> _DO THIS_
Verbatim output of all the material below is required.

> _SUPPLIED INFORMATION_
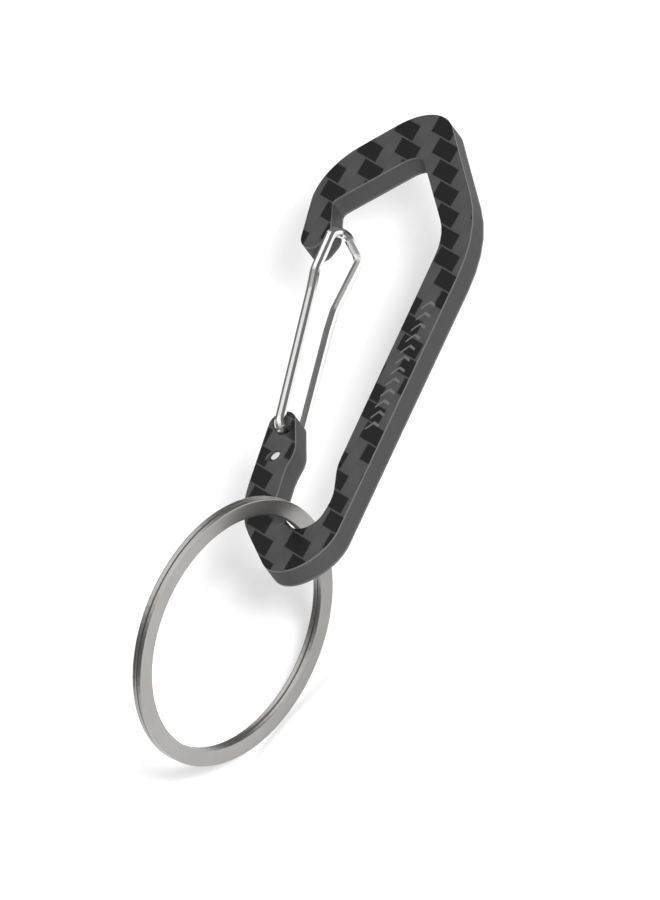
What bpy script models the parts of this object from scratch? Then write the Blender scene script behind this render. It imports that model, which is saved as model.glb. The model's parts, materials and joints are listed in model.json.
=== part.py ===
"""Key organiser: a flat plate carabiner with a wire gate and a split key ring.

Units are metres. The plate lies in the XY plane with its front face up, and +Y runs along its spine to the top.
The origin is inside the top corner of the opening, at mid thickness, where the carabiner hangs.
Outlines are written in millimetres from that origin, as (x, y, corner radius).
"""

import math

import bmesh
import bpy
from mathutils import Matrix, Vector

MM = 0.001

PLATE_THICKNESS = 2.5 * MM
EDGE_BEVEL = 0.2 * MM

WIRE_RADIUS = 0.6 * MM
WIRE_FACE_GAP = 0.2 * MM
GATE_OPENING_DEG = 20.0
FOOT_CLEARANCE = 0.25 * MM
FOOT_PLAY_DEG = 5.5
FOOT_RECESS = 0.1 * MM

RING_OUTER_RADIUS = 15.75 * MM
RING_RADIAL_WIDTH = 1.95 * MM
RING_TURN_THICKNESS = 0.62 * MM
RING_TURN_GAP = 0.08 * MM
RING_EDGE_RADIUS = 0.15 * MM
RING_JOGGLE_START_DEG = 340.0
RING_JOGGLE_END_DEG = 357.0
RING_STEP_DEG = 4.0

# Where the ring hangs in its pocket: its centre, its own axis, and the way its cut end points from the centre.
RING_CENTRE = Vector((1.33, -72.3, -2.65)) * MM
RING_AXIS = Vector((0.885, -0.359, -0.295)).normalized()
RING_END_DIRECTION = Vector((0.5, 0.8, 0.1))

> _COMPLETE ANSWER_
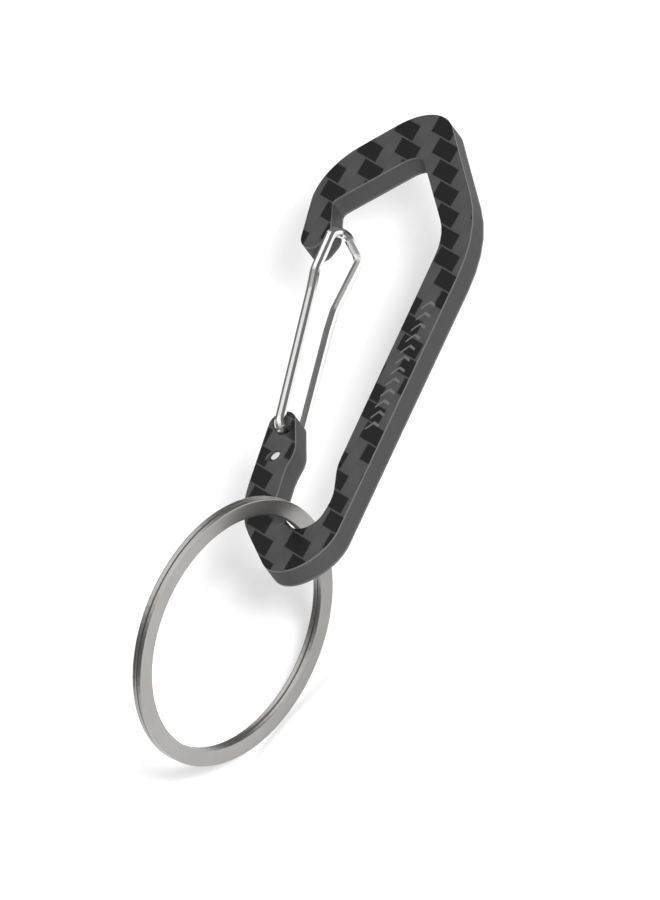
What bpy script models the parts of this object from scratch? Then write the Blender scene script behind this render. It imports that model, which is saved as model.glb. The model's parts, materials and joints are listed in model.json.
=== part.py ===
"""Key organiser: a flat plate carabiner with a wire gate and a split key ring.

Units are metres. The plate lies in the XY plane with its front face up, and +Y runs along its spine to the top.
The origin is inside the top corner of the opening, at mid thickness, where the carabiner hangs.
Outlines are written in millimetres from that origin, as (x, y, corner radius).
"""

import math

import bmesh
import bpy
from mathutils import Matrix, Vector

MM = 0.001

PLATE_THICKNESS = 2.5 * MM
EDGE_BEVEL = 0.2 * MM

WIRE_RADIUS = 0.6 * MM
WIRE_FACE_GAP = 0.2 * MM
GATE_OPENING_DEG = 20.0
FOOT_CLEARANCE = 0.25 * MM
FOOT_PLAY_DEG = 5.5
FOOT_RECESS = 0.1 * MM

RING_OUTER_RADIUS = 15.75 * MM
RING_RADIAL_WIDTH = 1.95 * MM
RING_TURN_THICKNESS = 0.62 * MM
RING_TURN_GAP = 0.08 * MM
RING_EDGE_RADIUS = 0.15 * MM
RING_JOGGLE_START_DEG = 340.0
RING_JOGGLE_END_DEG = 357.0
RING_STEP_DEG = 4.0

# Where the ring hangs in its pocket: its centre, its own axis, and the way its cut end points from the centre.
RING_CENTRE = Vector((1.33, -72.3, -2.65)) * MM
RING_AXIS = Vector((0.885, -0.359, -0.295)).normalized()
RING_END_DIRECTION = Vector((0.5, 0.8, 0.1))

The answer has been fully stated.